Your goal:
Take the data below and extract the lines from the one with "Recreate this object" to the one with "const GAP = 0.3;", inclusive, exactly as written.
______________________________
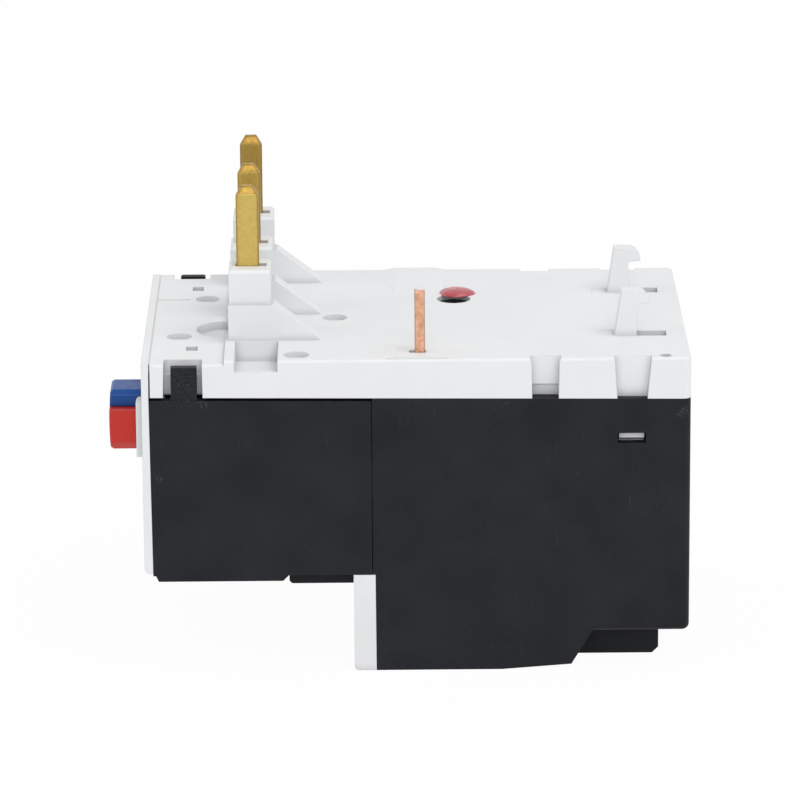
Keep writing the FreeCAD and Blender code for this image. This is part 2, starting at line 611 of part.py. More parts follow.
def contact_carrier():
    d0, d1 = CARRIER_D, CARRIER_D + CARRIER_T
    root = TIP_Z[1] + 0.3
    reach = AUX_PITCH + 2.0
    beam = block(-reach, reach, d0, d1, root, LEVER_Z[0] - 0.4)
    foot = block(-1.5, 2.5, d0, d1, FRAME_TOP + RUN, root + 0.1)
    pads = mirrored(block(reach - 4.0, reach, d0, d1, TIP_Z[0] - 0.4, root + 0.1))
    return join(beam, [foot] + pads)


def contact_bridge(pair, faces_front):
    """Strip that joins two terminals, with a silver contact near each end."""
    d1 = CARRIER_D
    z0, z1 = TIP_Z
    strip = block(pair[0] - 1.4, pair[1] + 1.4, d1 - 0.6, d1, z0 - 0.2, z1 + 0.2)
    if faces_front:
        tips = [block(x - 0.8, x + 0.8, d1 - 1.4, d1 - 0.5, z0, z1) for x in pair]
    else:
        tips = [block(x - 0.8, x + 0.8, d1 - 0.1, d1 + 0.6, z0, z1) for x in pair]
    return join(strip, tips)


def auxiliary_terminal(index):
    """Terminal plate with a neck, a finger along the frame and a fixed contact."""
    x = AUX_X[index]
    plate = block(x - 3.0, x + 3.0, 11.0, 11.8, AUX_SCREW_Z - 4.0, BLOCK_TOP - WALL - 0.1)
    neck = block(x - 1.2, x + 1.2, 11.0, 11.8, AUX_SCREW_Z, FRAME_TOP + 0.9)
    opens_on_trip = index < 2
    end = CARRIER_D - 2.1 if opens_on_trip else CARRIER_D + CARRIER_TRAVEL + 1.5
    if opens_on_trip:
        upturn = block(x - 0.8, x + 0.8, end - 0.8, end, FRAME_TOP + FIT, TIP_Z[1] + 0.2)
        tip = block(x - 0.7, x + 0.7, end - 0.1, end + 0.6, TIP_Z[0], TIP_Z[1])
    else:
        upturn = block(x - 0.8, x + 0.8, end, end + 0.8, FRAME_TOP + FIT, TIP_Z[1] + 0.2)
        tip = block(x - 0.7, x + 0.7, end - 0.7, end + 0.1, TIP_Z[0], TIP_Z[1])
        end += 0.8
    finger = block(x - 0.8, x + 0.8, 11.0, end, FRAME_TOP + FIT, FRAME_TOP + 0.9)
    hole = along_depth(x, AUX_SCREW_Z, 10, 13, 1.75)
    return join(plate, [neck, finger, upturn, tip]).cut(hole)


def auxiliary_screw(x):
    head = along_depth(x, AUX_SCREW_Z, 4.0, 6.3, 2.6)
    shaft = along_depth(x, AUX_SCREW_Z, 6.2, 12.4, 1.7)
    slot = block(x - 3, x + 3, 3.5, 4.9, AUX_SCREW_Z - 0.35, AUX_SCREW_Z + 0.35)
    return join(head, [shaft]).cut(slot)


def auxiliary_washer(x):
    plate = block(x - 3.5, x + 3.5, 6.4, 7.3, AUX_SCREW_Z - 3.5, AUX_SCREW_Z + 3.5)
    return plate.cut(along_depth(x, AUX_SCREW_Z, 6, 8, 1.8))


# ---------------------------------------------------------------- current path
def line_blade(x, pole_x):
    """Blade with a chamfered tip, bent back under the lid to its heater."""
    tip = BODY_H + BLADE_H
    half = BLADE_T / 2
    d0, d1 = BLADE_D
    side = side_profile([(d0, LEAD_Z), (d0, tip - 1.3), (d0 + 0.75, tip), (d1 - 0.75, tip),
                         (d1, tip - 1.3), (d1, LEAD_Z)], x - half, x + half)
    front = front_profile([(x - half, LEAD_Z), (x - half, tip - 1.0), (x - half + 0.35, tip),
                           (x + half - 0.35, tip), (x + half, tip - 1.0), (x + half, LEAD_Z)],
                          d0 - 1, d1 + 1)
    blade = side.common(front)
    w = LEAD_W / 2
    lead = plan_profile([(x - w, d0), (x + w, d0), (x + w, 16.0), (pole_x + w, 24.0),
                         (pole_x + w, 54.6), (pole_x - w, 54.6), (pole_x - w, 24.0), (x - w, 16.0)],
                        LEAD_Z, LEAD_Z + LEAD_T)
    return join(blade, [lead])


def bimetal(x):
    half = BIMETAL_T / 2
    return block(x - half, x + half, BIMETAL_D[0], BIMETAL_D[1], LOAD_TOP + BAR_T, BIMETAL_TOP)


def heater(x):
    """Ribbon wound round the bimetal, with a tail to the load bar and one to the line lead."""
    wide, thick, tall = 1.9, 0.5, 1.1
    d0 = BIMETAL_D[0] - 1.4
    d1 = BIMETAL_D[1] + 1.4
    pieces = []
    for turn in range(HEATER_TURNS):
        z = HEATER_Z + turn * HEATER_PITCH
        pieces.append(block(x - wide, x - wide + thick, d0, d1, z, z + tall))
        pieces.append(block(x - wide, x + wide, d1 - thick, d1, z, z + tall))
        pieces.append(block(x + wide - thick, x + wide, d0, d1, z, z + tall))
        if turn < HEATER_TURNS - 1:
            up = z + HEATER_PITCH
            pieces.append(front_profile([(x + wide, z), (x + wide, z + tall),
                                         (x - wide, up + tall), (x - wide, up)], d0, d0 + thick))
    top = HEATER_Z + (HEATER_TURNS - 1) * HEATER_PITCH
    pieces.append(block(x - 0.8, x + 0.8, d1 - 0.1, d1 + 0.5, top, LEAD_Z))
    pieces.append(block(x - wide, x - wide + 1.3, d0, d0 + thick, LOAD_TOP + BAR_T, HEATER_Z + tall))
    return join(pieces[0], pieces[1:])


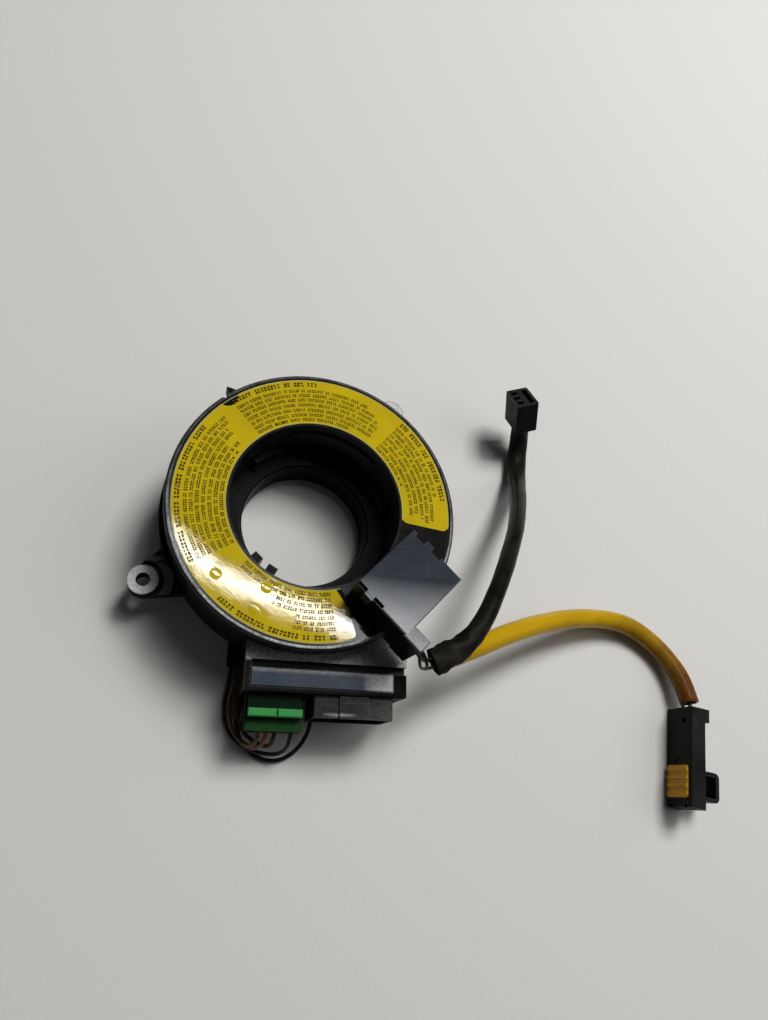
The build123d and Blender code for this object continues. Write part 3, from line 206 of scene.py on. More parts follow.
def grid_mesh(name, points, ring, along_share):
    """A closed-round grid of points (rows, ring, 3) as a mesh with a UV map.
    U is the share of a turn, V is along_share, one value for each row."""
    rows = len(points) // ring
    row = np.arange(rows - 1)[:, None]
    column = np.arange(ring)[None, :]
    after = (column + 1) % ring
    a = row * ring + column
    b = row * ring + after
    faces = np.stack([a, b, b + ring, a + ring], axis=-1).reshape(-1, 4)
    mesh = bpy.data.meshes.new(name)
    mesh.from_pydata(points.tolist(), [], faces.tolist())
    mesh.update()
    share = np.broadcast_to(column / ring, (rows - 1, ring))
    step = np.full((rows - 1, ring), 1.0 / ring)
    low = np.broadcast_to(along_share[:-1, None], (rows - 1, ring))
    high = np.broadcast_to(along_share[1:, None], (rows - 1, ring))
    uv = np.stack([share, low, share + step, low, share + step, high, share, high], axis=-1)
    layer = mesh.uv_layers.new(name="along")
    layer.data.foreach_set("uv", uv.reshape(-1).astype(np.float32))
    shade_smooth(mesh)
    return mesh


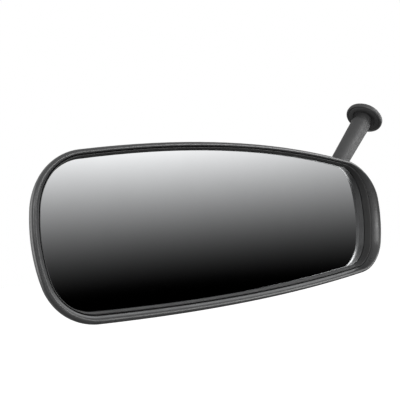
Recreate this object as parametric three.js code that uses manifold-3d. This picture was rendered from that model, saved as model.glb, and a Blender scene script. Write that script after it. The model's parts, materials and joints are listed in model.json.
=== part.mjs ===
// Interior rearview mirror: a framed glass on a ball joint, carried by a swan-neck arm
// that swivels in a round header mount.
//
// Millimetres, +Z up. The glass faces -Y and its long side runs along X. Everything is
// laid out from the middle of the head, then shifted so that the origin is the middle of
// the mount's end face.
import * as THREE from 'three';
import { mergeVertices } from 'three/addons/utils/BufferGeometryUtils.js';
import Module from 'manifold-3d';

const wasm = await Module();
wasm.setup();

// ---------------------------------------------------------------- driving dimensions

const GAP = 0.3; // clearance left between neighbouring pieces

// The visible edge of the glass is a chain of tangent arcs, from the middle of the top
// edge, clockwise, to the middle of the bottom edge. Angles are those of the outward
// normal, in degrees from straight up. The bottom radius follows from closing the chain.
const OUTLINE_ARCS = [
  { radius: 631, from: 0, to: 8.5, steps: 4 }, // bowed top edge
  { radius: 22.5, from: 8.5, to: 84, steps: 8 }, // upper corner
  { radius: 71.5, from: 84, to: 106.5, steps: 3 }, // short side
  { radius: 20.8, from: 106.5, to: 175.7, steps: 7 }, // lower corner
];
const BOTTOM_STEPS = 3;
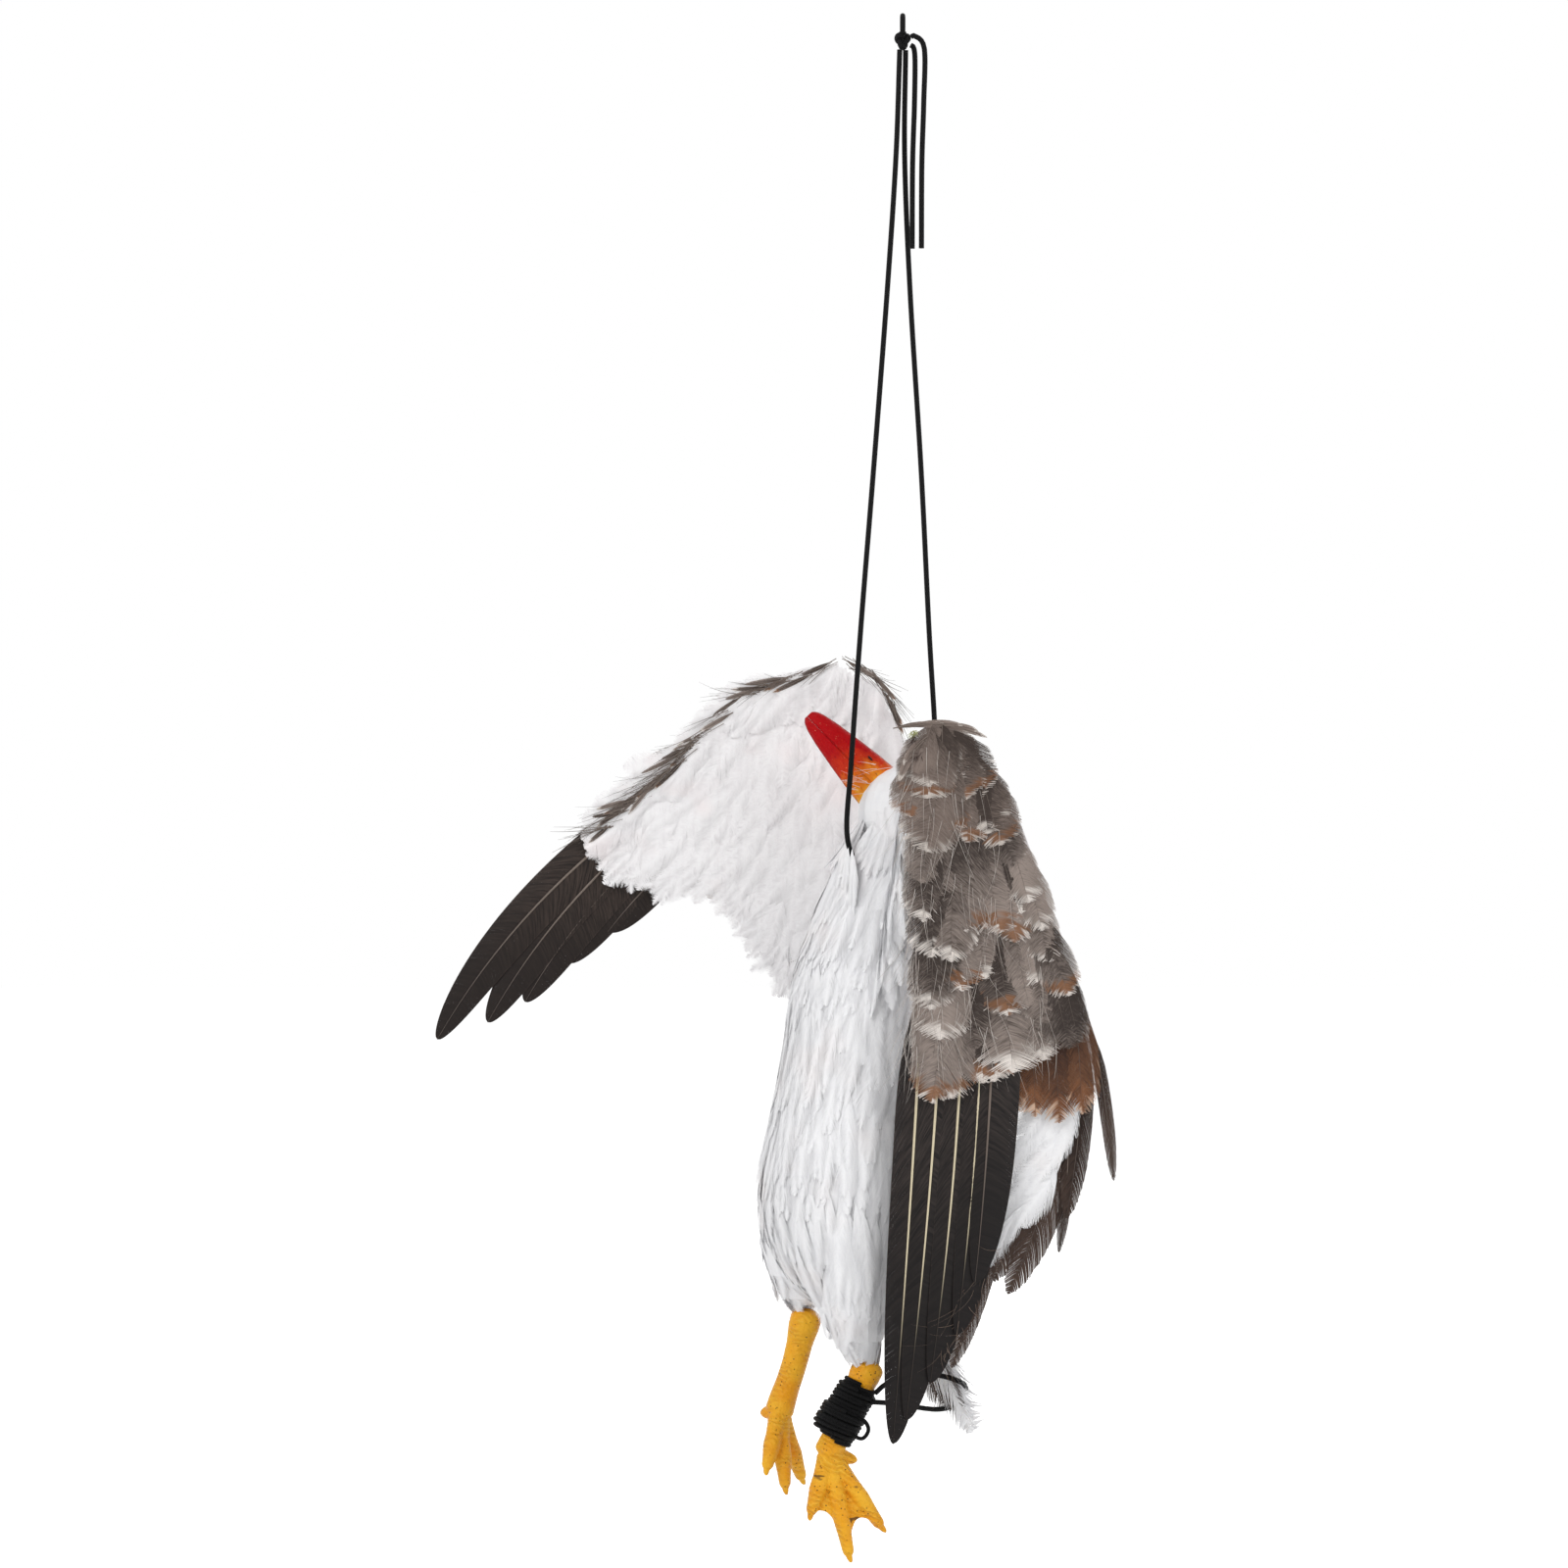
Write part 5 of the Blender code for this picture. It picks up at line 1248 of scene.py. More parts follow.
def make_near_primaries():
    """Root, tip, width, bend and how narrow its left vane is, front-most last."""
    shafts = (((0.004, -0.095), (-0.0105, -0.318), 0.030, -0.03, 0.62),
              ((0.013, -0.095), (-0.0045, -0.307), 0.031, -0.08, 0.50),
              ((0.0225, -0.095), (0.0065, -0.290), 0.032, -0.12, 0.45),
              ((0.031, -0.095), (0.0185, -0.268), 0.031, -0.12, 0.42),
              ((0.036, -0.095), (0.0270, -0.244), 0.028, -0.10, 0.48))
    for index, (root, tip, width, bend, narrow) in enumerate(shafts):
        coat = Coat()
        depth = -0.00165 + 0.0012 * index
        add_flight(coat, NEAR, root, tip, width, bend, depth, FLIGHT_FEATHER, None, narrow)
        coat.make(f"near_flight_feather_{index + 1}", "near_hand", [f"near_primary_{index + 1}"],
                  "feather_dark", [FLIGHT, CREAM_SHAFT if index < 4 else DARK_SHAFT])


def leaning(plane, root, tip, bend):
    """The heading at the root of a shaft that bends evenly on its way to the tip."""
    run = unit(np.array(tip) - np.array(root))
    turn = -bend / 2
    side = np.array((-run[1], run[0]))
    run = run * cos(turn) + side * sin(turn)
    return plane.u * run[0] + plane.v * run[1]


def inside(point, outline):
    """Whether a point lies in a closed outline, by the crossings to its right."""
    u, v = point
    count = 0
    for (u0, v0), (u1, v1) in zip(outline, outline[1:] + outline[:1]):
        if (v0 > v) != (v1 > v) and u < u0 + (v - v0) * (u1 - u0) / (v1 - v0):
            count += 1
    return count % 2 == 1


def fill(coat, plane, outline, roots, step, heading, length, width, style, depth, face=1.0, tilt=0.08,
         arch=0.10):
    """Feathers whose tips fill an outline and whose quills stay in the roots' outline."""
    corners = np.array(outline)
    low, high = corners.min(axis=0), corners.max(axis=0)
    for v in np.arange(low[1], high[1], step):
        for u in np.arange(low[0], high[0], step):
            tip = (u + rng.uniform(-0.4, 0.4) * step, v + rng.uniform(-0.4, 0.4) * step)
            if not inside(tip, outline):
                continue
            degrees = heading(*tip) + rng.normal(0.0, 9.0)
            run = np.array((sin(radians(degrees)), -cos(radians(degrees))))
            reach = length * rng.uniform(0.8, 1.15)
            while reach > 0.009 and not inside(tuple(np.array(tip) - run * reach), roots):
                reach -= 0.003
            root = np.array(tip) - run * reach
            if reach < 0.014 and not inside(tuple(root), roots):
                continue
            lift = tilt * rng.uniform(0.7, 1.3)
            along = (plane.u * run[0] + plane.v * run[1]) * cos(lift) + plane.n * sin(lift) * face
            add_feather(coat, plane.spot(root[0], root[1], depth + rng.uniform(0, 0.0006) * face), along,
                        plane.n * face, reach, min(width, reach * 0.6), style,
                        bend=rng.normal(0.0, 0.15), arch=arch + rng.uniform(0.0, 0.06))


NEAR_OUTLINE = [(0.002, 0.010), (0.018, 0.008), (0.029, -0.012), (0.046, -0.050), (0.058, -0.100),
                (0.062, -0.150), (0.056, -0.162), (0.030, -0.162), (0.004, -0.158), (0.002, -0.120),
                (0.001, -0.050)]
NEAR_ROOTS = [(0.002, 0.008), (0.024, 0.008), (0.042, -0.018), (0.055, -0.060), (0.060, -0.116),
              (0.030, -0.138), (0.002, -0.118), (-0.003, -0.050)]
FAR_OUTLINE = [(0.031, 0.066), (0.028, 0.080), (0.021, 0.092), (0.010, 0.100), (-0.001, 0.102),
               (-0.014, 0.099), (-0.030, 0.090), (-0.048, 0.078), (-0.064, 0.061), (-0.088, 0.036),
               (-0.104, 0.026), (-0.122, 0.008), (-0.108, -0.010), (-0.092, -0.015),
               (-0.076, -0.019), (-0.066, -0.014), (-0.057, -0.020), (-0.052, -0.026), (-0.046, -0.036),
               (-0.038, -0.046), (-0.032, -0.058), (-0.023, -0.067), (-0.010, -0.060), (0.006, -0.040),
               (0.018, -0.016), (0.024, 0.010)]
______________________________
Solution for this task:
Recreate this object as parametric three.js code that uses manifold-3d. This picture was rendered from that model, saved as model.glb, and a Blender scene script. Write that script after it. The model's parts, materials and joints are listed in model.json.
=== part.mjs ===
// Interior rearview mirror: a framed glass on a ball joint, carried by a swan-neck arm
// that swivels in a round header mount.
//
// Millimetres, +Z up. The glass faces -Y and its long side runs along X. Everything is
// laid out from the middle of the head, then shifted so that the origin is the middle of
// the mount's end face.
import * as THREE from 'three';
import { mergeVertices } from 'three/addons/utils/BufferGeometryUtils.js';
import Module from 'manifold-3d';

const wasm = await Module();
wasm.setup();

// ---------------------------------------------------------------- driving dimensions

const GAP = 0.3; // clearance left between neighbouring pieces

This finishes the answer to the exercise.